Nope, he said, there won't be breast tissue in there.  It will be tummy tissue.

He felt that given what he saw on the MRI, he agreed with the mastectomy for Flopsy because of the tumor size and spread to the lymph node.  He agreed the cancer was too close to the nipple to keep it, but felt he could keep the outer breast skin.  He also said he'd take a few more lymph nodes on the left side just to make sure there is a clear margin with no cancer.

I told him about the possible insurance problem with the micro surgeon, and this was his advice.  First of all, its obvious he has the utmost respect and admiration for True North and her work.  This is a very specialized procedure and you have to have someone who has done a lot of these.  True North has.  He said the micro surgeon's portion of it should not be a significant portion of the bill.  He figured the portion I'd have to pay will probably by less than what I am dreading, maybe more than I am hoping, and in the end, will probably all work out!  He said in these cases, he has often seen where the insurance company does finally rollover since the patient is not purposefully trying to go out of network.  He made me feel very hopeful.

He also said if it does turn out I can't use True North, he wants her to refer me to a new plastic surgeon, but he would be happy to give me any input I might need from him.

I left that meeting feeling so good, in his hands.  I don't even know if I'm going to keep the other appointment with the other recommended surgeon.  I just had that solid gut feeling this is the guy.  I mean, come on, I already have The Good Witch, I need a Wizard.

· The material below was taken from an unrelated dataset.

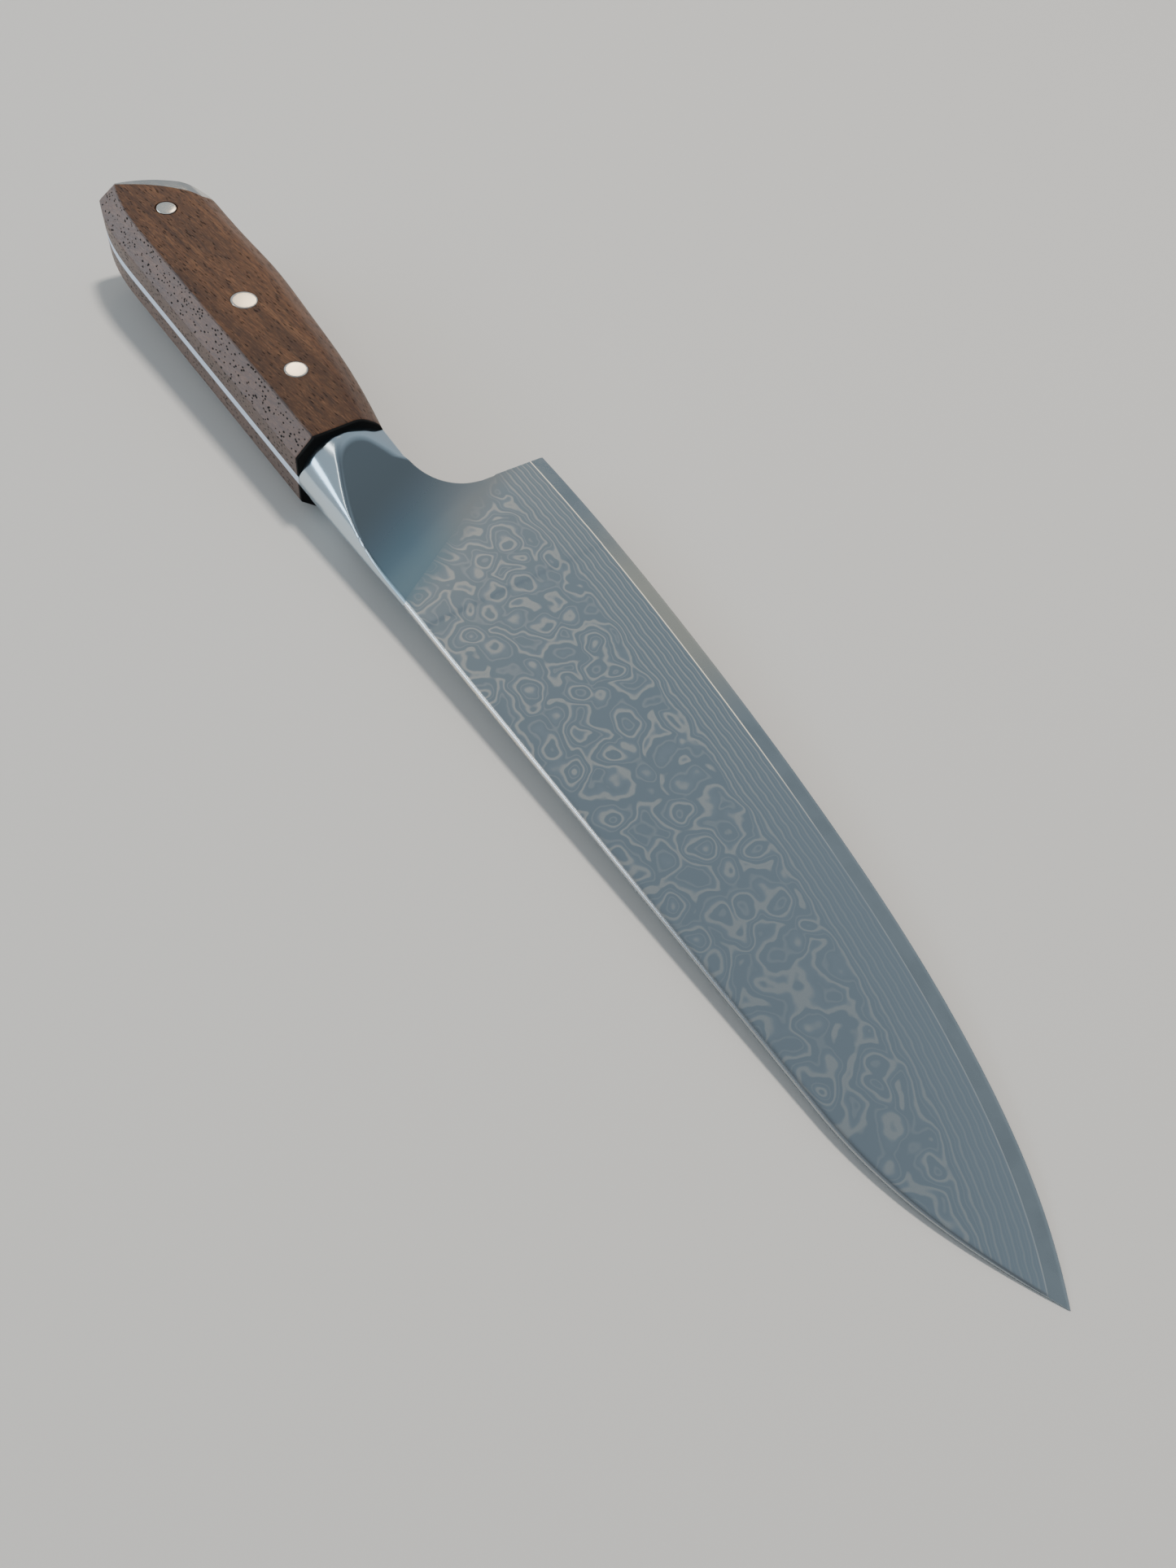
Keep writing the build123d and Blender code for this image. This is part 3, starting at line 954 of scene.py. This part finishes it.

I left there feeling whatever happens, he would make his sound advice and help available to me however I needed it.  He was very genuine and personable and I can't say enough how much I liked him.  He shook my hand firmly and enthusiastically, and looked me straight in the eye.  This is my guy.

I meet with the micro surgeon on Wednesday, and that will start the process with my insurance company when he puts in an authorization and they see he is not in network.

At this point, I feel like True North and The Wizard are my surgery dream team.  I really do.

Pray for me, send me good thoughts and joo joo that all of the stars will line up for me, and I will be able to have these people create the new me.

I forgot to tell you, or maybe I did, chemo brain, I am tentatively scheduled for surgery on October 26, and Duncle Dody reminded me, it's my grandmother's birthday.  His and my mama's Mama, the maker of pastina.  I think that is a very good omen.

I am spending this evening visualizing myself in the operating room, with True North and The Wizard working their holy magic on me, cutting and scooping, creating, molding and stitching an even better version of moi.

Send your good thoughts and creative visualization into the Universe for me, and if you are the praying kind, or have an in with God, talk to him about me.

I am throwing the dice into the air, hoping they land on the operating table with the brains and hearts and hands of True North and The Wizard helping me find my way home.

There's no place like home, there's no place like home, there's no place like home.

Come on baby, come to Mama, Mama needs a miracle!!!!!!!!!!!!!!!!!!!!!!!!!!!!!!!!